To reflect on this, namely 1) what is theory? 2) when and why we need and use theory?, we might need some more definitions.
So, the Oxford dictionary again. “Theory” is “a set of principles on which the practice of an activity is based”. At the same time, it is “a supposition or a system of ideas intended to explain something, especially one based on general principles independent of the thing to be explained”. That`s interesting. First of all, “theory” is measured in principles, systems, ideas, in other words, it exists only on the territory of language, or, only outside of time. This is the huge difference with practice. Practice and theory, obviously, never meet. The one is impossible to capture, the other one is impossible to perform. Second of all, on the level of definitions already we see dual relationships between theory and practice. First definition tells us, theory is a base of practice, or, in other words, its condition. Second definition tells the opposite: theory tries to explain practice, which means, it is determined by practice and is an applied thing, that can`t exist separate from practice. In this case, it is still something that exists outside of time and only on the territory of language.

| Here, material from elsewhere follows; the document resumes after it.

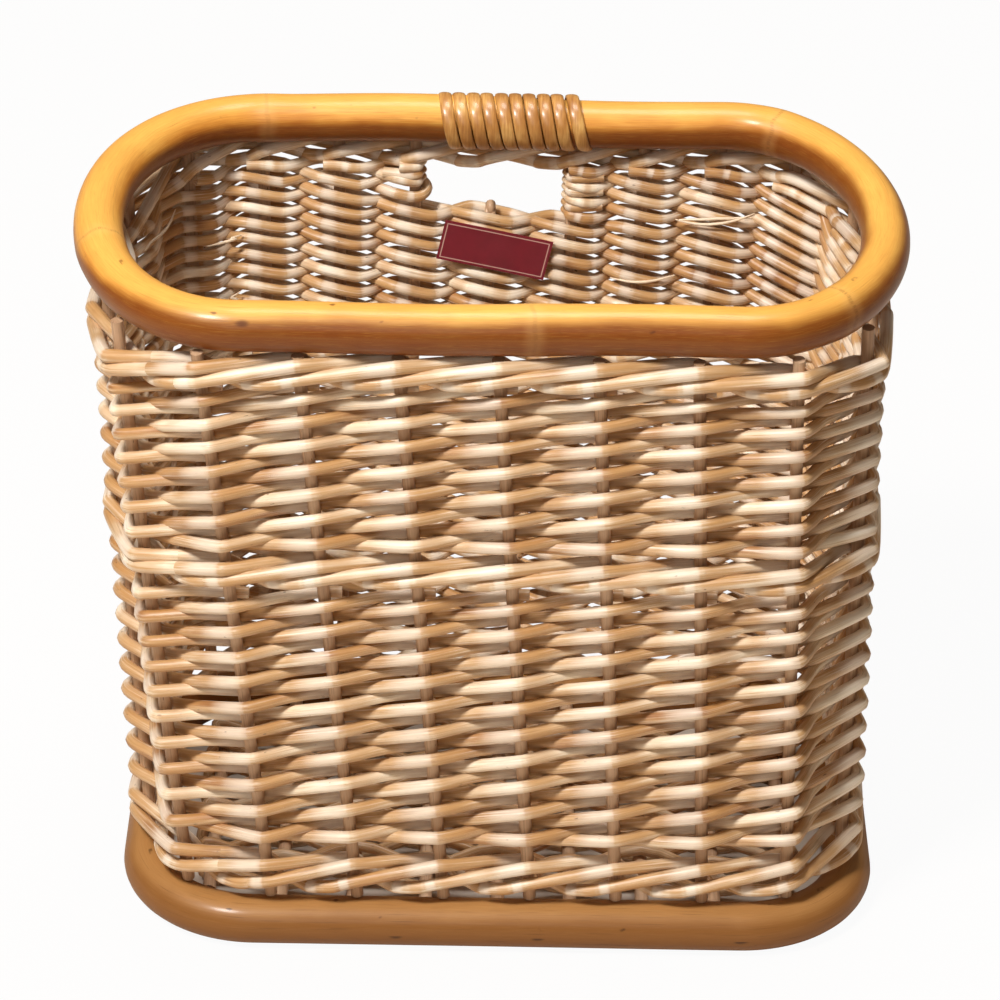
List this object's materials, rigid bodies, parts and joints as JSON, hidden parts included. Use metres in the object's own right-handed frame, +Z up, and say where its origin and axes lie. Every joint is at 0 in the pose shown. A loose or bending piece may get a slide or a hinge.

The verb “to conceptualize” is defined as “to form a concept or idea”, “concept” is “an abstract idea”, and “idea” is “an understanding, thought, or picture in your mind” (Cambridge dictionary). So, summarizing all these things, to conceptualize art practice means to bring the ungraspable fluent only-in-time-existing phenomena into the coordinates of language, capture them with a help of words and trap in the cage of outside-of-time-existence.
Two more things to look at. First: what exactly we understand by “creating art pieces practice”, and second: what tools we have to conceptualize this practice of creation?
Creation of an art piece in dance has a very clear frame. This definition might sound very stupid, but nevertheless it is the most reliable one I know. “To create a dance piece one should execute some movements”. The Oxford dictionary defines dance as “move rhythmically to music, typically following a set sequence of steps”. We know already, that presence of music is actually not always necessary for dance; set sequence of steps is also mentioned as “typical”, not essential. So, what stays solid – in order to dance you need to move. To create a dance piece you need to move. Using the definition of practice, that we chose above, we must admit consequently, a dance piece, or a dance performance, exists only while being performed. It is capable only to occur in time, since it belongs to the sphere of practice. To be very clear with this, we can also define what is “piece” and what is “performance”. “Piece” is “a written, musical, or artistic creation”, “creation” is “the action or process of bringing something into existence”. “Performance” is “an act of presenting a play, concert, or other form of entertainment”, or, more general, “the action or process of performing a task or function”. As we see, all the definitions lead us towards fluid, only-in-time-existing things. Even the word “existence”, that appears in the definition of “creation”, shouldn`t be misinterpreted in this perspective. From the point of view of opposition theory-practice, all what “exists”, exists outside of time, so to say, a priori, which means, it can not be created (only probably if we talk about how God created the world, but it is irrelevant aspect for us now). So, “bring to existence” in this definition means as well, that we are processing in time to bring to existence-in-time something, that can only exist-in-time.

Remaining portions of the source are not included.